Scones are easy to make and are the right cross between muffins and biscotti. Scones are not too soft, too hard, too sweet, or too savory. They have just the right amount of buttery flavor and work great with all kinds of add-ins like chocolate chips, nuts, and, our favorite, cranberries.
If all this isn’t enough reason to LOVE scones, there’s another reason. Scones pair perfectly with Epicurean Butter’s sweet finishing butter flavors.
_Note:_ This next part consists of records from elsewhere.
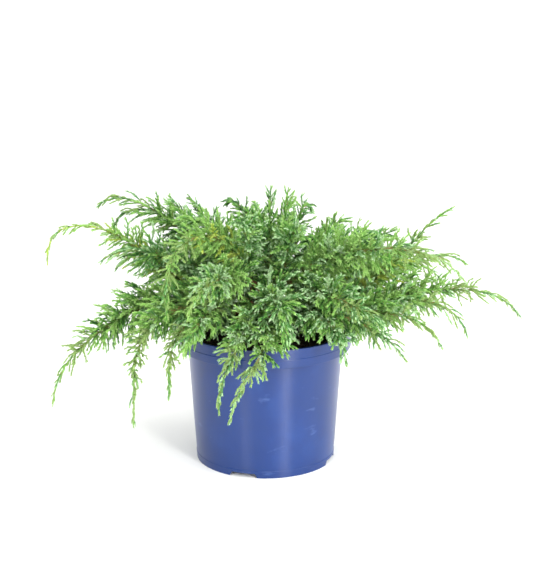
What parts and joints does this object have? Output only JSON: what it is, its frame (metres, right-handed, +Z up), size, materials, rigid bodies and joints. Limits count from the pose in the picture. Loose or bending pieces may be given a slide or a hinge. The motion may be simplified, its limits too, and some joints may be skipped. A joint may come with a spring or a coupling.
{
  "type": "potted juniper",
  "caption": "Low, wide-spreading juniper with nodding needle-clad shoots in a round blue nursery pot filled with compost.",
  "frame": {"origin": "centre of the pot's underside, on the ground it stands on", "axes": "+Z up, +X to the right and -Y towards the viewer as the plant is pictured"},
  "size_m": [0.5131, 0.361, 0.3028],
  "materials": {
    "pot": "satin moulded polypropylene, blue",
    "compost": "moist dark brown potting compost",
    "bark": "thin flaky brown bark",
    "foliage_blue": "grey-blue juniper needles",
    "foliage_green": "mid-green juniper needles",
    "foliage_fresh": "light fresh green needles",
    "foliage_gold": "yellow-green shoot tips"
  },
  "bodies": {
    "root": {"pot": "pot", "potting_compost": "compost", "stem": "bark", "bough_right": "bark", "bough_back_right": "bark", "bough_back": "bark", "bough_back_left": "bark", "bough_left": "bark", "bough_front_left": "bark", "bough_front": "bark", "bough_front_right": "bark", "bough_upper_right": "bark", "bough_upper_back": "bark", "bough_upper_left": "bark", "bough_upper_front_left": "bark", "bough_upper_front_right": "bark", "foliage_right_1": "foliage_green", "foliage_right_2": "foliage_gold", "foliage_right_3": "foliage_green", "foliage_back_right_1": "foliage_green", "foliage_back_right_2": "foliage_blue", "foliage_back_right_3": "foliage_green", "foliage_back_1": "foliage_blue", "foliage_back_2": "foliage_green", "foliage_back_3": "foliage_blue", "foliage_back_left_1": "foliage_green", "foliage_back_left_2": "foliage_blue", "foliage_back_left_3": "foliage_blue", "foliage_left_1": "foliage_gold", "foliage_left_2": "foliage_blue", "foliage_left_3": "foliage_green", "foliage_front_left_1": "foliage_green", "foliage_front_left_2": "foliage_green", "foliage_front_left_3": "foliage_fresh", "foliage_front_1": "foliage_fresh", "foliage_front_2": "foliage_fresh", "foliage_front_3": "foliage_blue", "foliage_front_right_1": "foliage_blue", "foliage_front_right_2": "foliage_blue", "foliage_front_right_3": "foliage_green", "foliage_front_right_4": "foliage_green", "foliage_upper_right_1": "foliage_green", "foliage_upper_right_2": "foliage_green", "foliage_upper_right_3": "foliage_blue", "foliage_upper_back_1": "foliage_blue", "foliage_upper_back_2": "foliage_green", "foliage_upper_back_3": "foliage_blue", "foliage_upper_left_1": "foliage_blue", "foliage_upper_left_2": "foliage_green", "foliage_upper_left_3": "foliage_blue", "foliage_upper_front_left_1": "foliage_green", "foliage_upper_front_left_2": "foliage_gold", "foliage_upper_front_left_3": "foliage_fresh", "foliage_upper_front_left_4": "foliage_blue", "foliage_upper_front_right_1": "foliage_blue", "foliage_upper_front_right_2": "foliage_blue", "foliage_upper_front_right_3": "foliage_green", "foliage_top_1": "foliage_green", "foliage_top_2": "foliage_fresh"}
  },
  "joints": []
}
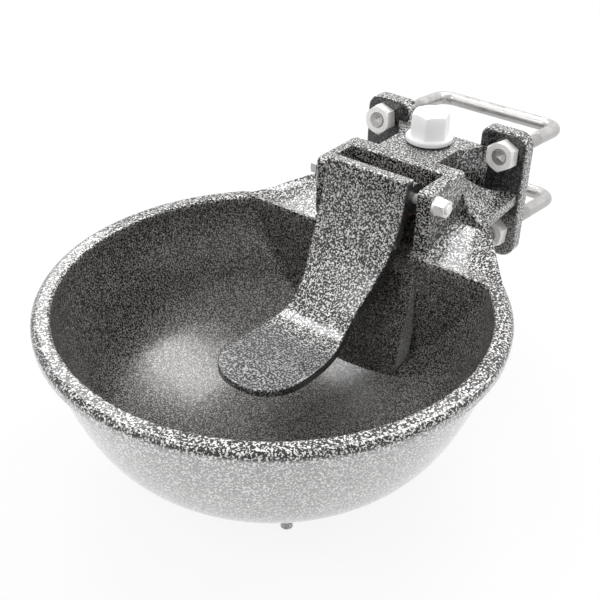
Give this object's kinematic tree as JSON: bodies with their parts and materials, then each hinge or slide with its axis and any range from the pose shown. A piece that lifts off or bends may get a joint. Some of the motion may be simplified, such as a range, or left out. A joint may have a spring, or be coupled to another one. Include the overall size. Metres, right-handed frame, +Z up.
{
  "type": "livestock drinking bowl",
  "caption": "Cast-iron drinking bowl for livestock with a tongue-operated valve, clamped to a post by U-bolts; water comes in from below or above.",
  "frame": {"origin": "middle of the four clamp holes, on the back face of the clamp plate", "axes": "+Z up; +Y out of the plate's back face towards the post, so the bowl lies at -Y; X = 0 is the plane of symmetry"},
  "size_m": [0.256, 0.3825, 0.1594],
  "materials": {
    "hammered_paint": "hammered two-tone paint, silver flecks on black",
    "hammered_paint_tongue": "hammered two-tone paint, silver flecks on black",
    "zinc": "bright zinc plate",
    "zinc_bar": "bright zinc plate on drawn bar",
    "valve_brass": "machined brass",
    "seal_rubber": "black rubber",
    "spring_steel": "drawn stainless wire",
    "strainer_steel": "perforated stainless sheet",
    "stem_steel": "turned stainless steel",
    "plug_plastic": "white moulded plastic"
  },
  "bodies": {
    "bowl": {"bowl_casting": "hammered_paint", "hinge_bolt": "zinc", "hinge_washer": "zinc", "hinge_nut": "zinc", "upper_u_bolt": "zinc_bar", "lower_u_bolt": "zinc_bar", "upper_left_clamp_nut": "zinc", "upper_right_clamp_nut": "zinc", "lower_left_clamp_nut": "zinc", "lower_right_clamp_nut": "zinc", "valve_body": "valve_brass", "valve_gasket": "seal_rubber", "valve_spring": "spring_steel", "spring_retainer": "valve_brass", "valve_strainer": "strainer_steel", "inlet_plug": "plug_plastic", "plug_gasket": "seal_rubber"},
    "tongue": {"tongue": "hammered_paint_tongue"},
    "stem": {"valve_stem": "stem_steel", "valve_seal": "seal_rubber"}
  },
  "joints": [
    {"name": "tongue_hinge", "type": "hinge", "parent": "bowl", "child": "tongue", "pos_m": [0, -0.083, 0.0195], "axis": [1, 0, 0], "range_deg": [0, 10], "stiffness_Nm_per_rad": 1, "springref_deg": -28.65},
    {"name": "stem_slide", "type": "slide", "parent": "bowl", "child": "stem", "axis": [0, 1, 0], "range_m": [0, 0.004], "deforming": ["valve_spring"]}
  ],
  "couplings": [
    {"joint": "stem_slide", "follows": "tongue_hinge", "m_per_rad": 0.0224}
  ]
}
Whether you make a batch of scones for brunch guests, breakfast in bed for mom, or just an ordinary treat, we highly recommend this recipe, especially if you top it with our Maple Syrup Butter.
Cranberry Scone Recipe
2 cup all-purpose flour
3 tsp baking powder
1/4 tsp salt
1/3 cup sugar
1/2 cup unsalted butter, frozen*
1/4 cup whole milk
1 tsp vanilla extract
1/2 cup dried cranberries
*If you want to use Epicurean Butter in lieu of unsalted butter, reduce salt by at least half.
Preheat oven to 400 degrees. Combine flour, baking powder, salt, and sugar in large mixing bowl. Using a cheese grater or knife, cut in butter and stir until mixture appears evenly lumpy (careful not to overmix). Combine milk, egg, and vanilla in a small bowl then pour over flour mixture. Stir 8-10 times until mixture is mostly moist. Fold in cranberries.
Sprinkle flour on cutting board and form scone mixture into a circle about 1/2 inch thick. Cut into triangles and move to greased sheet pan.
Bake for 12-15 minutes Move to cooling rack and enjoy right away.
A lot of other scone recipes call for a sprinkling of granulated sugar or a sugary glaze on top of the scones. We would never discourage your from a glaze but found the melty Maple Syrup butter was enough sweetness.